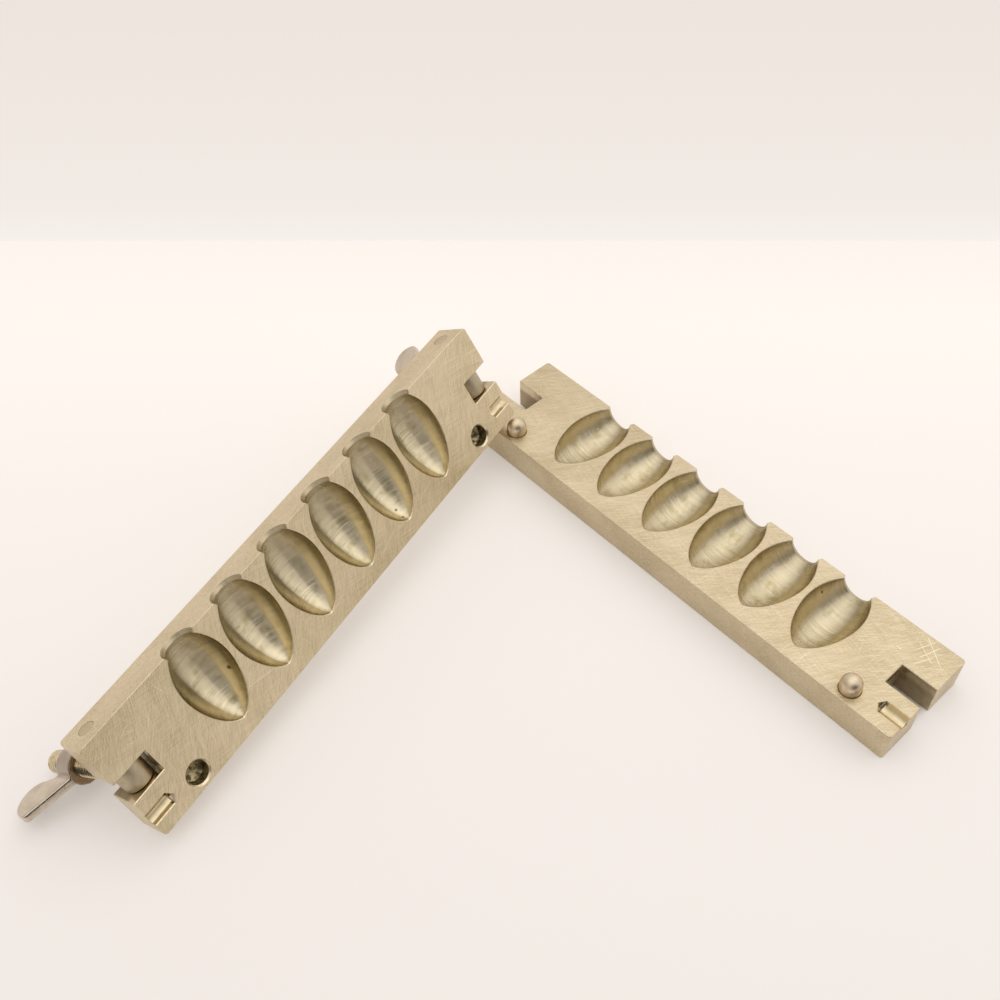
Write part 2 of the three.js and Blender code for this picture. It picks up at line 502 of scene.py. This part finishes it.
--- --- ---
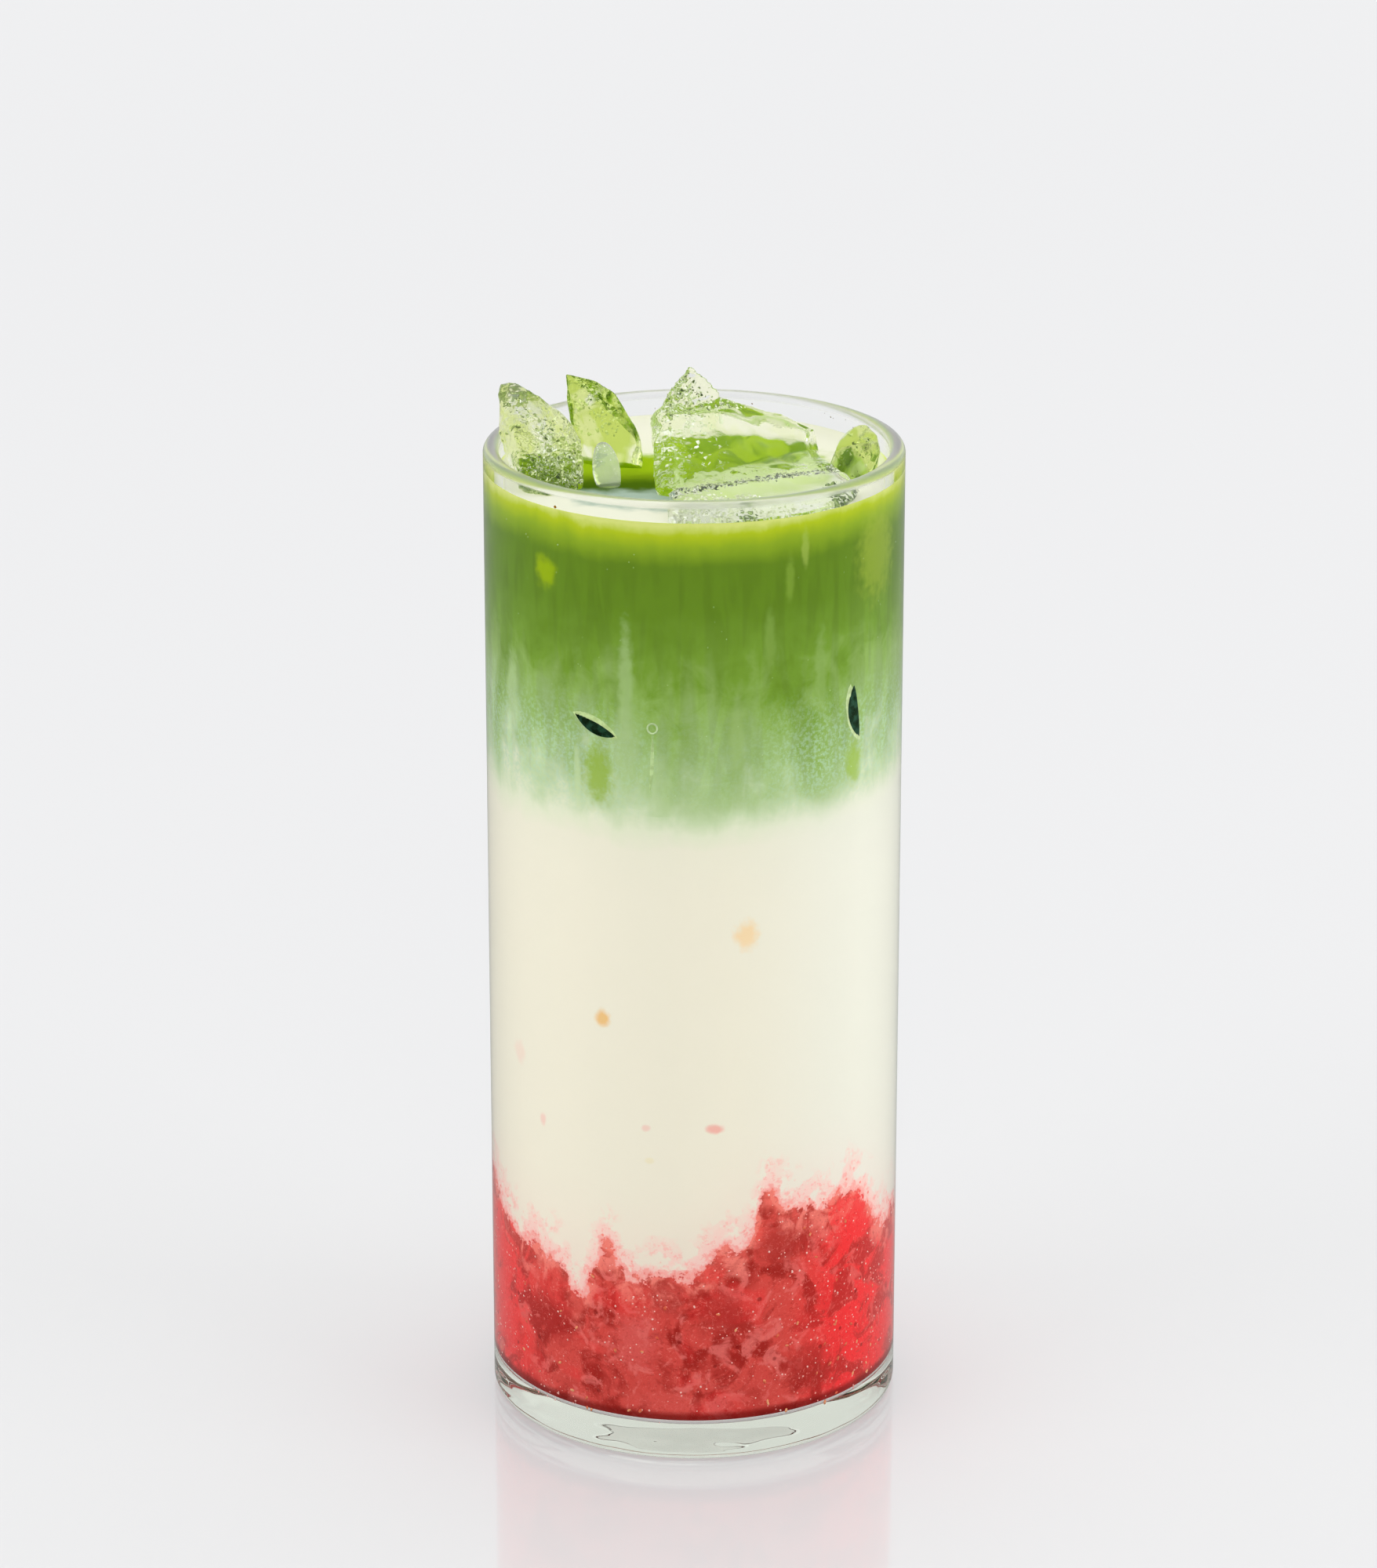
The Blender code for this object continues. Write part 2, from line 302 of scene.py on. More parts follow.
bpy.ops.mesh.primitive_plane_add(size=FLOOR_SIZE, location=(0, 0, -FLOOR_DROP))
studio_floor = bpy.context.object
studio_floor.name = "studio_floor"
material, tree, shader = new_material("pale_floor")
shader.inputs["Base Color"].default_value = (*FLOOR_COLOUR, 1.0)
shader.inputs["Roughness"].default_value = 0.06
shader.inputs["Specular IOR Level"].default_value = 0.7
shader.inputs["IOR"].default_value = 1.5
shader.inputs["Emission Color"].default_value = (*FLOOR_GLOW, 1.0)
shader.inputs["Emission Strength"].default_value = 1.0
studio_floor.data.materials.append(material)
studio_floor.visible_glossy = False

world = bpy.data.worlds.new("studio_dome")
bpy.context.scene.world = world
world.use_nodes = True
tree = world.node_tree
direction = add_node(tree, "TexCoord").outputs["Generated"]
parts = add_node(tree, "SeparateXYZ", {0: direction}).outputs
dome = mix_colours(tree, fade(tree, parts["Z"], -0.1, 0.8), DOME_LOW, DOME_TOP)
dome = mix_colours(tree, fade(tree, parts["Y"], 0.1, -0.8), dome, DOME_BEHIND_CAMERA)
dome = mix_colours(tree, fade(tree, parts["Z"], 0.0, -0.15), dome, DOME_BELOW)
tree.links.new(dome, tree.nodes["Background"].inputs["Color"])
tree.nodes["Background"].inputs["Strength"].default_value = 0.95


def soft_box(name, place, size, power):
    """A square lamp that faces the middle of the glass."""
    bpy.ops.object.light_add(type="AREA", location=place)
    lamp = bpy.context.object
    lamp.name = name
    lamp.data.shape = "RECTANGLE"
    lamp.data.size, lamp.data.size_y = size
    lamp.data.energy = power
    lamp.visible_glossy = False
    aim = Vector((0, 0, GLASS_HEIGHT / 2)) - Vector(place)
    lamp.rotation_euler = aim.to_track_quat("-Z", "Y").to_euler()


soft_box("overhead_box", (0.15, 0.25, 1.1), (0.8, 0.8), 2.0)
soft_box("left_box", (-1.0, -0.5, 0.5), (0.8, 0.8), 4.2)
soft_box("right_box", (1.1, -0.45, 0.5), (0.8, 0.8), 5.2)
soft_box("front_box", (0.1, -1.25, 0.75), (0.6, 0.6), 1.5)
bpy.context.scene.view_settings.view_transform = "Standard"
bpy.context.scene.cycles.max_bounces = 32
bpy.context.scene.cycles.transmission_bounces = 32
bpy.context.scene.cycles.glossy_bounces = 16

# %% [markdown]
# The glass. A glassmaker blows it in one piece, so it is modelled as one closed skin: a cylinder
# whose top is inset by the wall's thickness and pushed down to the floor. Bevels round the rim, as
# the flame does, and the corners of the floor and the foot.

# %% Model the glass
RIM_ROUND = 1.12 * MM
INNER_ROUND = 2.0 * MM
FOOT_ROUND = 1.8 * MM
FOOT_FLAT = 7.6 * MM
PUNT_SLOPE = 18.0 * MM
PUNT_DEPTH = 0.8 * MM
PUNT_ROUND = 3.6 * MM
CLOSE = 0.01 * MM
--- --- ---
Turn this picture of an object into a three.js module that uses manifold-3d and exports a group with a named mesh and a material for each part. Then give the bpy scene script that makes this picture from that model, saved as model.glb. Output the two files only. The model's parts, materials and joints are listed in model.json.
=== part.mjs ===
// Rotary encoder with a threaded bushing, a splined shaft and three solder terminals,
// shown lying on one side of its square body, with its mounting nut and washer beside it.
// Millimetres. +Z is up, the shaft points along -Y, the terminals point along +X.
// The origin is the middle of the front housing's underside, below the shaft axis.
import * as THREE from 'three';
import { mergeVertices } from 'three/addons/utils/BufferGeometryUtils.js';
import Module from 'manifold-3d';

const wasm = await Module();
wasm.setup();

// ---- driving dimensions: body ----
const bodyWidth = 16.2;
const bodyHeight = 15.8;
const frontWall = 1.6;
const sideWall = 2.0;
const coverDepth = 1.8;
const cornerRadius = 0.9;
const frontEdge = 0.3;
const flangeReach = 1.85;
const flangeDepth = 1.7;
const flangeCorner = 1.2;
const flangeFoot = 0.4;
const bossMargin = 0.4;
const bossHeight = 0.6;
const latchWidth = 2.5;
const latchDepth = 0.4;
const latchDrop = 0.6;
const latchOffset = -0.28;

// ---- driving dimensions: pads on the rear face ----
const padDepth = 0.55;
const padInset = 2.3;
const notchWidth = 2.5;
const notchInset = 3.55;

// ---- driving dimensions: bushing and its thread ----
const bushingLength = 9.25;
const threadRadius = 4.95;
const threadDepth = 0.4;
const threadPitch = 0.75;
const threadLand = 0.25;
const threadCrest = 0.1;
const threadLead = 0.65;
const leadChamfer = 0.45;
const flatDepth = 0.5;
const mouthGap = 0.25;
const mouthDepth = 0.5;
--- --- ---
• _WHAT NEEDS TO BE DONE_:
From the data, pick out every line that includes "mesh".

• _FULL OUTPUT_:
bpy.ops.mesh.primitive_plane_add(size=FLOOR_SIZE, location=(0, 0, -FLOOR_DROP))
Turn this picture of an object into a three.js module that uses manifold-3d and exports a group with a named mesh and a material for each part. Then give the bpy scene script that makes this picture from that model, saved as model.glb. Output the two files only. The model's parts, materials and joints are listed in model.json.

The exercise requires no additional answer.